Object data in JSON
------------

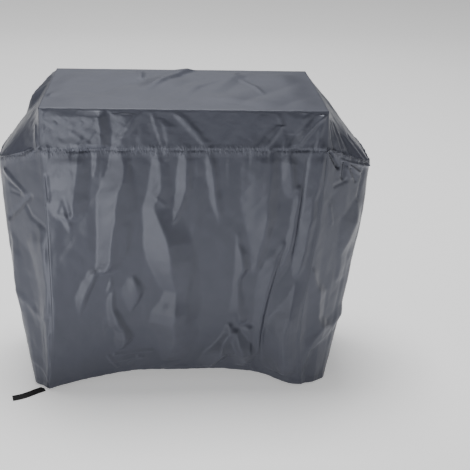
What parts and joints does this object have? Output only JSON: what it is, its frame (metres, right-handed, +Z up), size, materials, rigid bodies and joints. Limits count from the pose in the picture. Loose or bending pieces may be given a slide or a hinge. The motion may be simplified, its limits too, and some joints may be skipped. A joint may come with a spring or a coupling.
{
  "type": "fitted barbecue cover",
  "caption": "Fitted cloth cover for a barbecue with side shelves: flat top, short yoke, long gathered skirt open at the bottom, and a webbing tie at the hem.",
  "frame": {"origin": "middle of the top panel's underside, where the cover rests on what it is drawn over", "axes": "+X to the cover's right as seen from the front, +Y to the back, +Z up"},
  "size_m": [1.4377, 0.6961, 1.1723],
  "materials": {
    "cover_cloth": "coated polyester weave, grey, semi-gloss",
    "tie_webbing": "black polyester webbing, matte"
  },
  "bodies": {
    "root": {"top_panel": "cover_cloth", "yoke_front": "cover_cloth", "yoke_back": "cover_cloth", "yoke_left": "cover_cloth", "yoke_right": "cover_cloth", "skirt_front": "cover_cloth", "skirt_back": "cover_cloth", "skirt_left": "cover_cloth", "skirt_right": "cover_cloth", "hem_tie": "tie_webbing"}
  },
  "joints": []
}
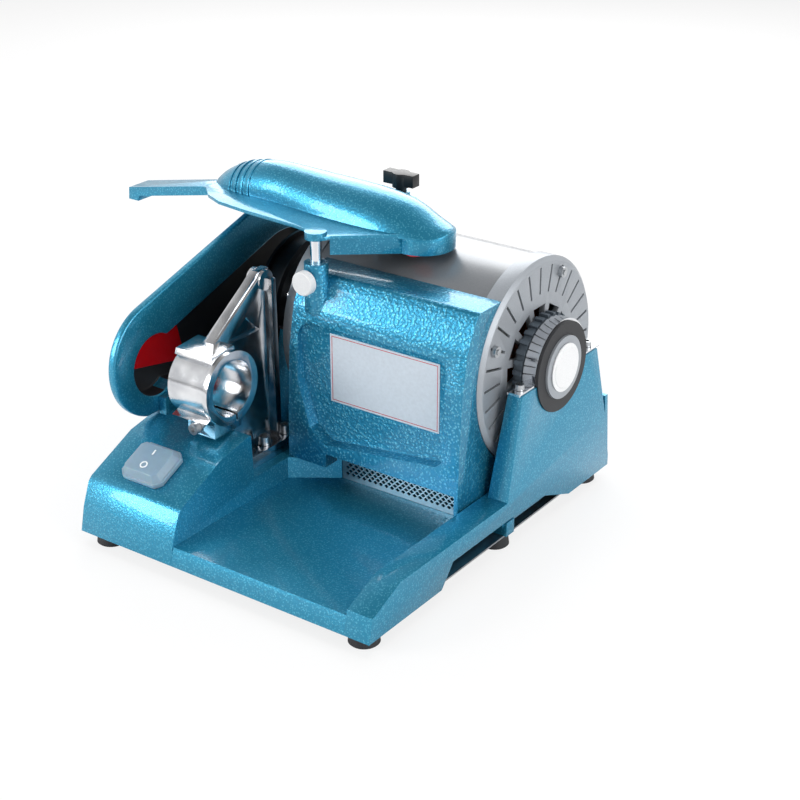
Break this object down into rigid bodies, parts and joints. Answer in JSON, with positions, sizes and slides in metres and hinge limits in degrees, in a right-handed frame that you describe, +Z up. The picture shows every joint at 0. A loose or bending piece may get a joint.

------------

Task brief
Make an exact copy of the data above.

Task solution
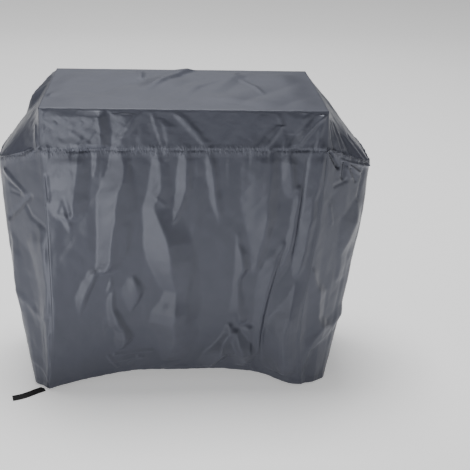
What parts and joints does this object have? Output only JSON: what it is, its frame (metres, right-handed, +Z up), size, materials, rigid bodies and joints. Limits count from the pose in the picture. Loose or bending pieces may be given a slide or a hinge. The motion may be simplified, its limits too, and some joints may be skipped. A joint may come with a spring or a coupling.
{
  "type": "fitted barbecue cover",
  "caption": "Fitted cloth cover for a barbecue with side shelves: flat top, short yoke, long gathered skirt open at the bottom, and a webbing tie at the hem.",
  "frame": {"origin": "middle of the top panel's underside, where the cover rests on what it is drawn over", "axes": "+X to the cover's right as seen from the front, +Y to the back, +Z up"},
  "size_m": [1.4377, 0.6961, 1.1723],
  "materials": {
    "cover_cloth": "coated polyester weave, grey, semi-gloss",
    "tie_webbing": "black polyester webbing, matte"
  },
  "bodies": {
    "root": {"top_panel": "cover_cloth", "yoke_front": "cover_cloth", "yoke_back": "cover_cloth", "yoke_left": "cover_cloth", "yoke_right": "cover_cloth", "skirt_front": "cover_cloth", "skirt_back": "cover_cloth", "skirt_left": "cover_cloth", "skirt_right": "cover_cloth", "hem_tie": "tie_webbing"}
  },
  "joints": []
}
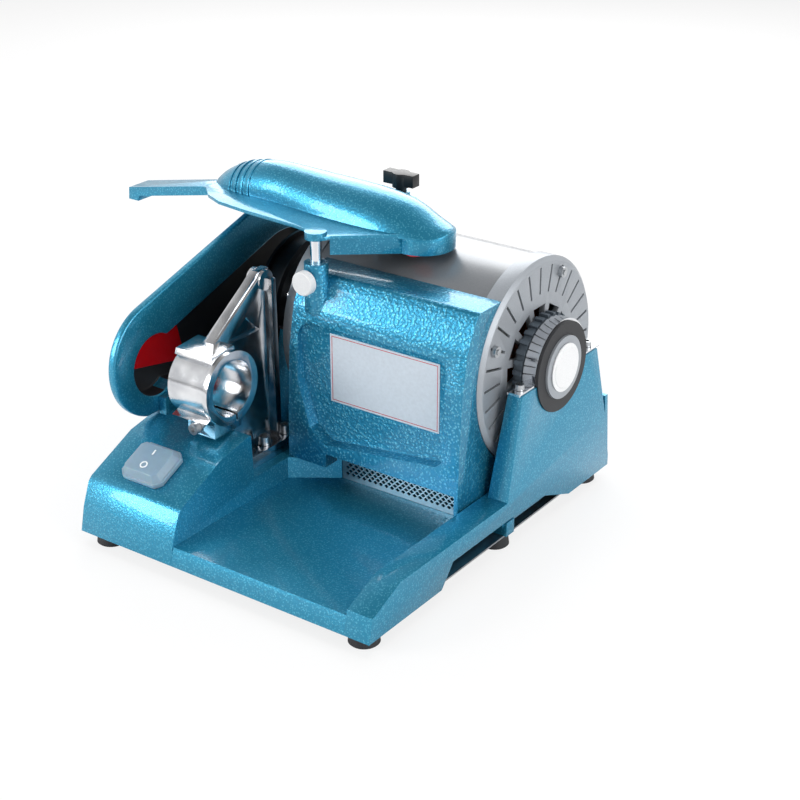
Break this object down into rigid bodies, parts and joints. Answer in JSON, with positions, sizes and slides in metres and hinge limits in degrees, in a right-handed frame that you describe, +Z up. The picture shows every joint at 0. A loose or bending piece may get a joint.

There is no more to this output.